According to Rana, Tahiliani’s obsession with lightness meant he approached it as a problem to be solved from both an aesthetic as well as a technical angle. “The innovation for him lies in the under-structure of the garment, in the choice of fabric — whether he uses more modern man-made fabrics like tulle, net, organza, chiffon and georgette, rather than the traditional silks and taffetas, even though these are more apt for heavy embroideries. He was one of the first designers to take up Swarovski crystals in a big way, which replaced the need for traditional metallic sequins and zardozi. That itself made the overall weightage of the lehnga or sari lighter.” His creative evolution has also involved manifesting this idea of lightness in a colour palette of white, gold, pale pink, dusky rose and sunset-hued ombré.

But before he mastered the art of lightness, he succumbed to the conventionally seen orgy of embroidery, which led to lehngas being so heavy that Tahiliani remembers having to give suspenders to more than one bride. “When we started, we worked mostly on textiles, and we did ari, mirror work, aabla and mukaish, and in the late 2000s it exploded into a madness of weight,” Tahiliani says. But after seeing one bride’s lehnga falling off on the stage, and another weeping because she couldn’t walk in hers, he decided that enough was enough.

“If someone stands there in 25 to 30 kilos and can barely move, then it shows. We used to do a lot of zardozi, which we don’t use anymore since it’s too heavy, and there’s nothing I can do to make that light. It’s great for a carpet or a canopy, but zardozi is too stiff to put on to clothes, it’s not for a bride.” Instead, he uses a lot more resham, Swarovski crystals and especially gota, which delivers gold work without the weight.

Tahiliani also has an R&D department that works on the underlying-structure for garments, and on developing different types of crinolines. The newest ones, he says, are weightless and float on the body despite being embroidered.

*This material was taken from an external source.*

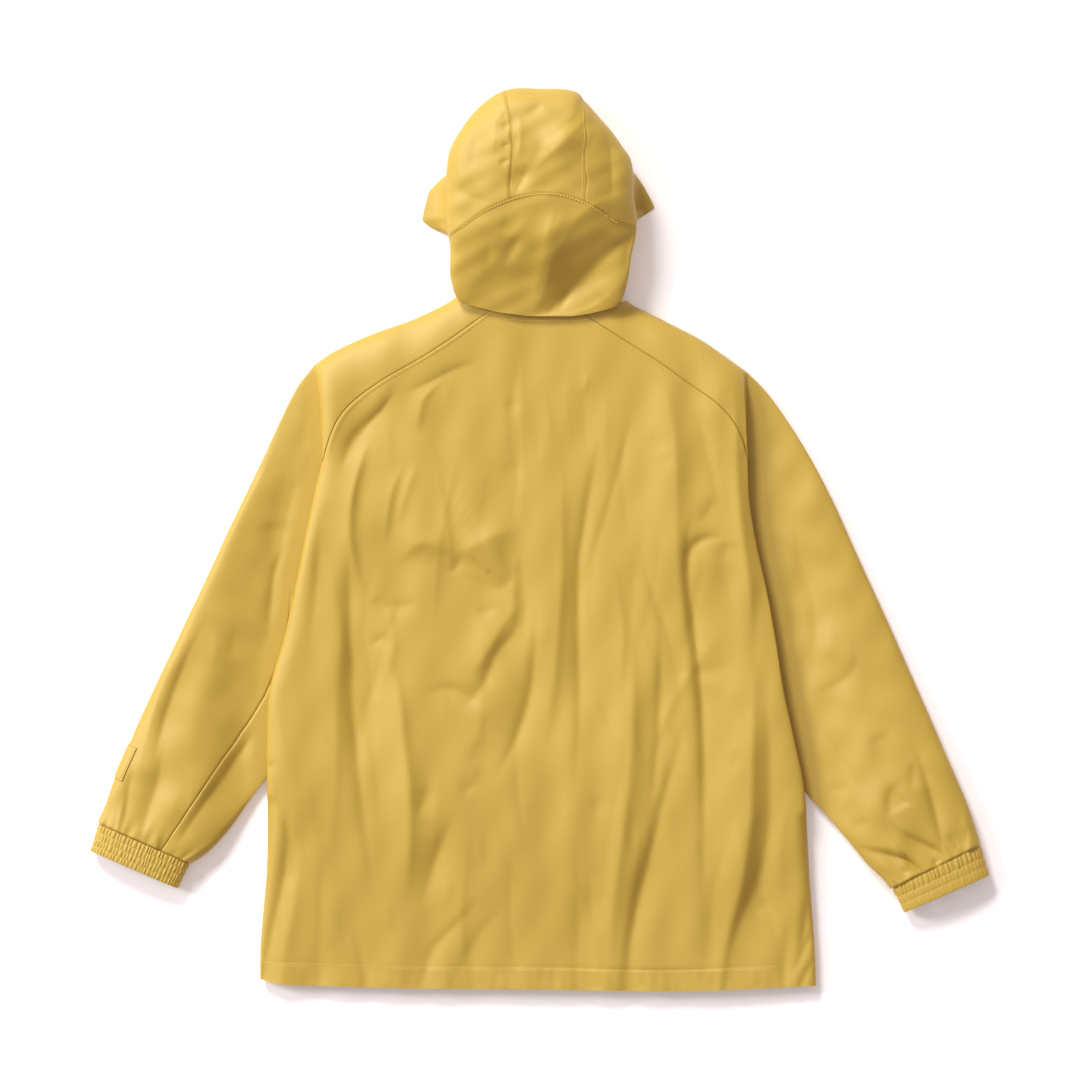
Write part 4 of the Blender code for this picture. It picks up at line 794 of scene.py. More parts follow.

Most importantly, his search for lightness also reflects the changing attitudes of brides. “Brides now have a greater awareness of themselves and they wear that as a jewel. Some of the young women I see are cool, and do their own thing. They are not here to project anything; they just want to look like themselves. Yes, they’ll get a make-up artist; yes, they’ll wear one amazing piece of jewellery. But they don’t burden their outfits with everything, including the kitchen sink. That is no longer beautiful.”